Reputation: 513
I am trying to use the data.table package to update a data.table y
depending on how columns in y
relate to columns in x
, where the two dataframes can be mapped together by an id.
Consider the following two data.tables:
x <- data.table(id=c(1,2,3),status=c(0,1,1),xend=c(2,4,7))
y <- data.table(id=c(1,1,2,2,3,3),yend=c(2,2,3,5,6,8))
setkey(x,id)
setkey(y,id)
Now in y
I want to update the column yend
when status == 1 and yend > xend
so that yend
becomes xend
. Of course the following notation does not perform the operation, because I am mixing a data.table with an expression, but I thought it would help to show what I would like to do.

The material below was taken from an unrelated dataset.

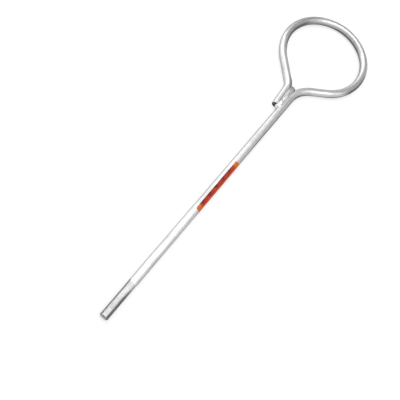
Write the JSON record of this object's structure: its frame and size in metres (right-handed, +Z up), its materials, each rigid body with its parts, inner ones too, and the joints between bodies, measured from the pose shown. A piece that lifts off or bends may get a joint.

y[x[status==1] & yend>xend,yend:=xend]
What is the simplest way to do this?
Upvotes: 4
Views: 199
Reputation: 118859
Using NOCB (next observation carried forward) rolling joins:
# v1.9.6
y[x[status == 1L], yend := i.xend, on=c(id="id", yend="xend"), roll=-Inf]
Also have a look at rollends
argument if you want to roll along the edges of each group.
There's no need to setkey()
anymore, with the new on=
argument implemented that allows for adhoc joins (as subsets).
From the next version, on=c("id", yend="xend")
should be sufficient.
Note that this'll only replace the first yend
value that is > xend
. To replace all values, we'd need to perform a non-equi join, which is not yet implemented, but something we're looking into.
Until then, you can use pmin
as suggested by @Frank, but you'll need by=.EACHI
:
y[x[status == 1L], yend := pmin(yend, i.xend), on="id", by=.EACHI]
Upvotes: 6